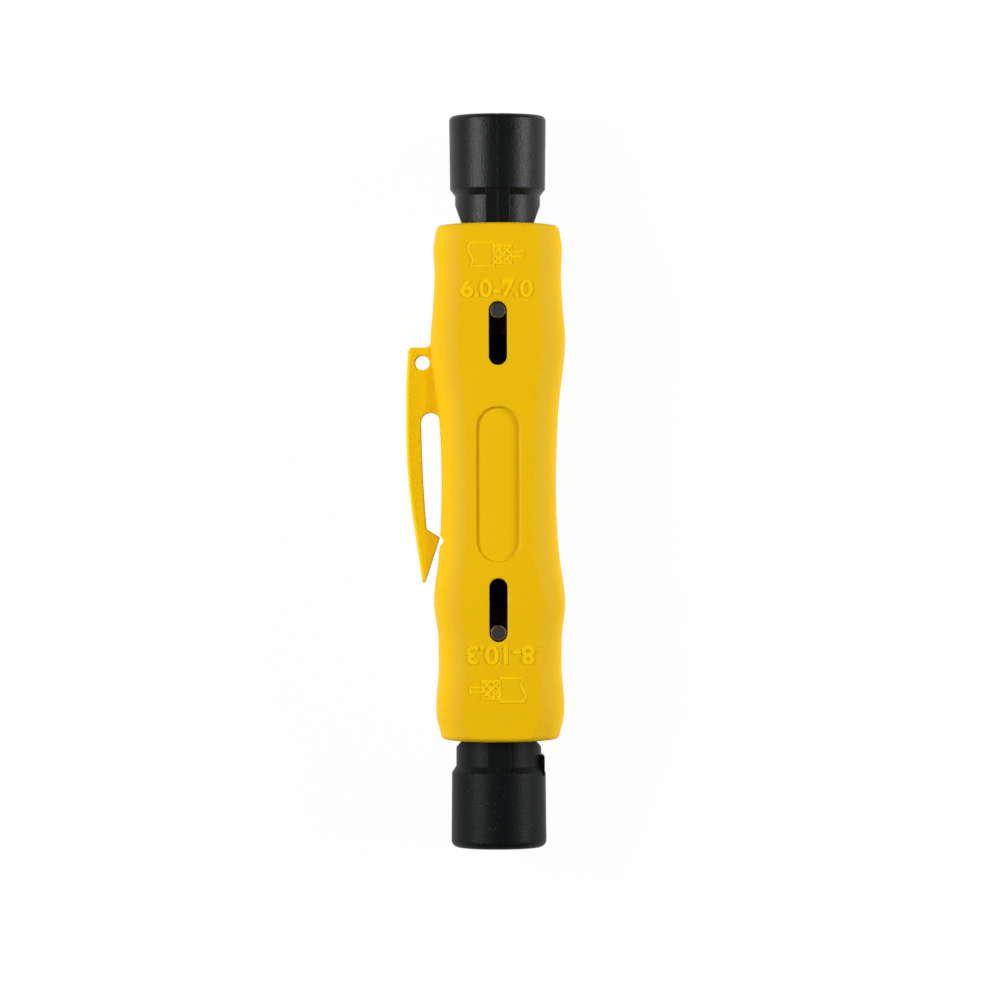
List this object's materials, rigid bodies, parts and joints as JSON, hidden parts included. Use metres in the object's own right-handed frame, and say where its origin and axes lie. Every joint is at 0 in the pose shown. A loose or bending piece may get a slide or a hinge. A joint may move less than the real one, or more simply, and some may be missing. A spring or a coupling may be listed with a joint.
{
  "type": "coaxial cable stripper",
  "caption": "Two-ended pocket coaxial cable stripper: waisted housing with belt clip, and a sprung split head with blades at each end.",
  "frame": {"origin": "flat back of the housing, under the middle of the tool", "axes": "+Y along the tool towards the small head, +Z from the flat back up to the thumb recess, +X to the side opposite the belt clip"},
  "size_m": [0.0272, 0.1251, 0.0204],
  "materials": {
    "yellow_abs": "satin",
    "black_nylon": "satin",
    "pin_steel": "satin",
    "blade_steel": "polished",
    "spring_wire": "satin"
  },
  "bodies": {
    "housing": {"housing": "yellow_abs", "small_head_spring": "spring_wire", "large_head_spring": "spring_wire"},
    "small_carriage": {"small_head_pivot_pin": "pin_steel"},
    "small_blade_side": {"small_head_blade_jaw": "black_nylon", "small_head_blade_cassette": "black_nylon", "small_head_jacket_blade": "blade_steel", "small_head_core_blade": "blade_steel"},
    "small_support_side": {"small_head_support_jaw": "black_nylon"},
    "small_pusher": {"small_head_plunger": "black_nylon"},
    "large_carriage": {"large_head_pivot_pin": "pin_steel"},
    "large_blade_side": {"large_head_blade_jaw": "black_nylon", "large_head_blade_cassette": "black_nylon", "large_head_jacket_blade": "blade_steel", "large_head_core_blade": "blade_steel"},
    "large_support_side": {"large_head_support_jaw": "black_nylon"},
    "large_pusher": {"large_head_plunger": "black_nylon"}
  },
  "joints": [
    {"name": "small_head_push", "type": "slide", "parent": "housing", "child": "small_carriage", "axis": [0, -1, 0], "range_m": [0, 0.0075], "stiffness_N_per_m": 800, "springref_m": -0.006},
    {"name": "small_blade_jaw_hinge", "type": "hinge", "parent": "small_carriage", "child": "small_blade_side", "pos_m": [0, 0.0291, 0.0102], "axis": [0, 0, 1], "range_deg": [0, 1.65]},
    {"name": "small_support_jaw_hinge", "type": "hinge", "parent": "small_carriage", "child": "small_support_side", "pos_m": [0, 0.0291, 0.0102], "axis": [0, 0, -1], "range_deg": [0, 1.65]},
    {"name": "small_plunger_slide", "type": "slide", "parent": "housing", "child": "small_pusher", "axis": [0, -1, 0], "range_m": [0, 0.00795], "deforming": ["small_head_spring"]},
    {"name": "large_head_push", "type": "slide", "parent": "housing", "child": "large_carriage", "axis": [0, 1, 0], "range_m": [0, 0.0075], "stiffness_N_per_m": 800, "springref_m": -0.006},
    {"name": "large_blade_jaw_hinge", "type": "hinge", "parent": "large_carriage", "child": "large_blade_side", "pos_m": [0, -0.0255, 0.0102], "axis": [0, 0, 1], "range_deg": [0, 1.65]},
    {"name": "large_support_jaw_hinge", "type": "hinge", "parent": "large_carriage", "child": "large_support_side", "pos_m": [0, -0.0255, 0.0102], "axis": [0, 0, -1], "range_deg": [0, 1.65]},
    {"name": "large_plunger_slide", "type": "slide", "parent": "housing", "child": "large_pusher", "axis": [0, 1, 0], "range_m": [0, 0.00795], "deforming": ["large_head_spring"]}
  ],
  "couplings": [
    {"joint": "small_blade_jaw_hinge", "follows": "small_head_push", "rad_per_m": 3.685},
    {"joint": "small_support_jaw_hinge", "follows": "small_head_push", "rad_per_m": 3.685},
    {"joint": "small_plunger_slide", "follows": "small_head_push", "ratio": 1.0575},
    {"joint": "large_blade_jaw_hinge", "follows": "large_head_push", "rad_per_m": 3.4907},
    {"joint": "large_support_jaw_hinge", "follows": "large_head_push", "rad_per_m": 3.4907},
    {"joint": "large_plunger_slide", "follows": "large_head_push", "ratio": 1.0562}
  ]
}
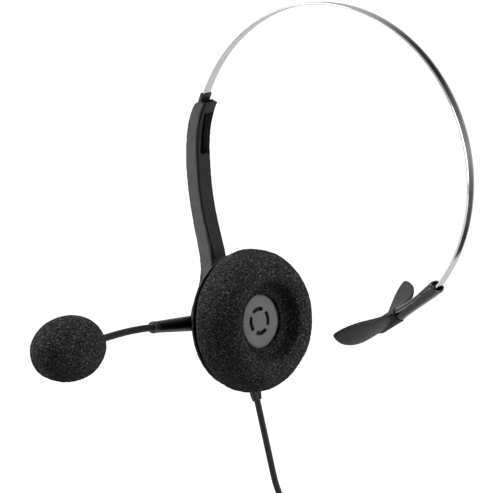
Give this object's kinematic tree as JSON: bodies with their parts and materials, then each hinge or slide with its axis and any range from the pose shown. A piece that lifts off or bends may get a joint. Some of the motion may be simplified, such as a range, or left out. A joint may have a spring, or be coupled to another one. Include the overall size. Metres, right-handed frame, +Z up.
{
  "type": "office headset",
  "caption": "One-ear over-the-head office headset: thin steel headband, sliding arm, foam ear cushion, turning boom with gooseneck microphone, and a temple bar on the other side.",
  "frame": {"origin": "middle of the flat on the underside of the headband's highest point, where it rests on a hook", "axes": "+Z up, +X from the ear cup across the head to the temple bar, -Y forwards to the microphone"},
  "size_m": [0.1223, 0.1283, 0.2486],
  "materials": {
    "polished_steel": "polished strip steel",
    "zinc": "zinc plated",
    "satin_black": "satin moulded",
    "gloss_black": "polished moulded",
    "matt_black": "matt moulded",
    "grey_plate": "matt moulded",
    "foam": "open-cell foam",
    "rubber": "soft PVC",
    "felt": "pressed felt",
    "board": "lacquered",
    "film": "thin film",
    "clear_plastic": "clear moulded",
    "gold": "gold flash"
  },
  "bodies": {
    "headband": {"headband_strip": "polished_steel", "band_slide_block": "matt_black", "slide_block_rivet": "zinc", "temple_stem": "gloss_black", "temple_stem_pin": "zinc", "temple_pad_screw": "zinc"},
    "arm": {"arm_outer_shell": "satin_black", "arm_inner_cover": "matt_black", "arm_top_guide": "rubber", "detent_spring": "polished_steel", "arm_cover_screw": "zinc", "ball_stud": "zinc", "hub_screw": "zinc", "wave_washer": "polished_steel", "friction_washer": "felt"},
    "boom": {"boom_rotor": "satin_black", "rotor_cap": "gloss_black", "boom_tube": "satin_black", "boom_collar": "gloss_black", "gooseneck_root": "matt_black"},
    "neck": {"gooseneck_middle": "matt_black"},
    "mic": {"gooseneck_tip": "matt_black", "mic_holder": "satin_black", "mic_capsule": "zinc", "mic_windscreen": "foam"},
    "ear_pivot": {"ball_liner": "felt"},
    "plug_latch": {"plug_latch": "clear_plastic"},
    "temple": {"temple_pad": "matt_black"},
    "ear_cup": {"ear_cup_shell": "satin_black", "speaker_carrier": "satin_black", "shell_screw_1": "zinc", "shell_screw_2": "zinc", "shell_screw_3": "zinc", "speaker_plate": "grey_plate", "speaker_basket": "zinc", "speaker_magnet": "polished_steel", "speaker_membrane": "film", "damping_felt": "felt", "terminal_board": "board", "ear_cushion": "foam", "cable_boot": "rubber", "cable": "rubber", "cable_clamp": "satin_black", "clamp_screw": "zinc", "plug_body": "clear_plastic", "plug_contact_1": "gold", "plug_contact_2": "gold", "plug_contact_3": "gold", "plug_contact_4": "gold"}
  },
  "joints": [
    {"name": "arm_extend", "type": "hinge", "parent": "headband", "child": "arm", "pos_m": [0, 0, -0.05934], "axis": [0, -1, 0], "range_deg": [0, 13.5], "stiffness_Nm_per_rad": 1},
    {"name": "boom_turn", "type": "hinge", "parent": "arm", "child": "boom", "pos_m": [-0.04706, 0, -0.12209], "axis": [0.9903, 0, 0.1392], "range_deg": [-25, 218], "stiffness_Nm_per_rad": 0.15},
    {"name": "neck_bend_a", "type": "hinge", "parent": "boom", "child": "neck", "pos_m": [-0.05272, -0.0427, -0.11774], "axis": [-0.1392, 0, 0.9903], "range_deg": [-20, 22], "stiffness_Nm_per_rad": 0.05},
    {"name": "neck_bend_b", "type": "hinge", "parent": "neck", "child": "mic", "pos_m": [-0.05227, -0.05365, -0.11679], "axis": [-0.1392, 0, 0.9903], "range_deg": [-20, 22], "stiffness_Nm_per_rad": 0.05},
    {"name": "ear_swivel", "type": "hinge", "parent": "arm", "child": "ear_pivot", "pos_m": [-0.04409, 0, -0.12167], "axis": [-0.1392, 0, 0.9903], "range_deg": [-3.5, 16.5], "stiffness_Nm_per_rad": 0.05},
    {"name": "ear_tilt", "type": "hinge", "parent": "ear_pivot", "child": "ear_cup", "pos_m": [-0.04409, 0, -0.12167], "axis": [0.1121, 0.9936, 0.0158], "range_deg": [-8, 8], "stiffness_Nm_per_rad": 0.4},
    {"name": "temple_turn", "type": "hinge", "parent": "headband", "child": "temple", "pos_m": [0.0261, 0, -0.11148], "axis": [-0.8192, 0, -0.5736], "range_deg": [-12, 37]},
    {"name": "latch_flex", "type": "hinge", "parent": "ear_cup", "child": "plug_latch", "pos_m": [-0.01415, 0.01163, -0.24672], "axis": [0.1121, 0.9936, 0.0158], "range_deg": [0, 8]}
  ]
}
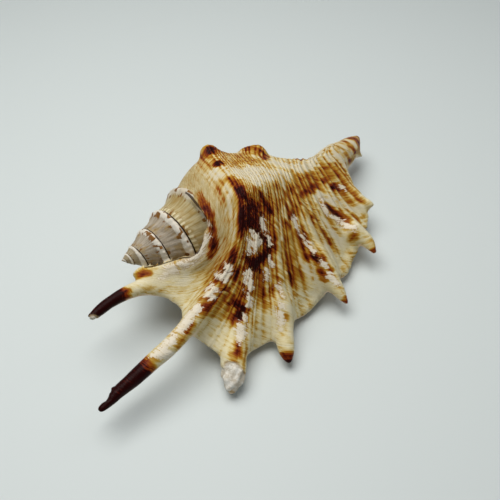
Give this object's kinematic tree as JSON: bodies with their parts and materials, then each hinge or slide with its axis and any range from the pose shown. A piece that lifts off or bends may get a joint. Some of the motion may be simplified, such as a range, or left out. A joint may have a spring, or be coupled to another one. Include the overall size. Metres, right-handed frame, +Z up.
{
  "type": "spider conch shell",
  "caption": "Spider conch shell lying on its aperture side: coiled pointed spire, knobbed body whorl, wide outer lip drawn out into tapering digits, short upturned canal.",
  "frame": {"origin": "centre of the bounding box's bottom, on the surface that the shell rests on", "axes": "+Z up as it lies; +X along the coiling axis from the spire's apex towards the canal; -Y towards the outer lip with its digits"},
  "size_m": [0.1434, 0.0738, 0.0421],
  "materials": {
    "shell": "satin, cream with brown cords and dark brown patches"
  },
  "bodies": {
    "root": {"shell": "shell"}
  },
  "joints": []
}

====================

DO THIS — Identify and copy all lines with the word "joints".

COMPLETE ANSWER —
List this object's materials, rigid bodies, parts and joints as JSON, hidden parts included. Use metres in the object's own right-handed frame, and say where its origin and axes lie. Every joint is at 0 in the pose shown. A loose or bending piece may get a slide or a hinge. A joint may move less than the real one, or more simply, and some may be missing. A spring or a coupling may be listed with a joint.
  "joints": [
  "joints": [
  "joints": []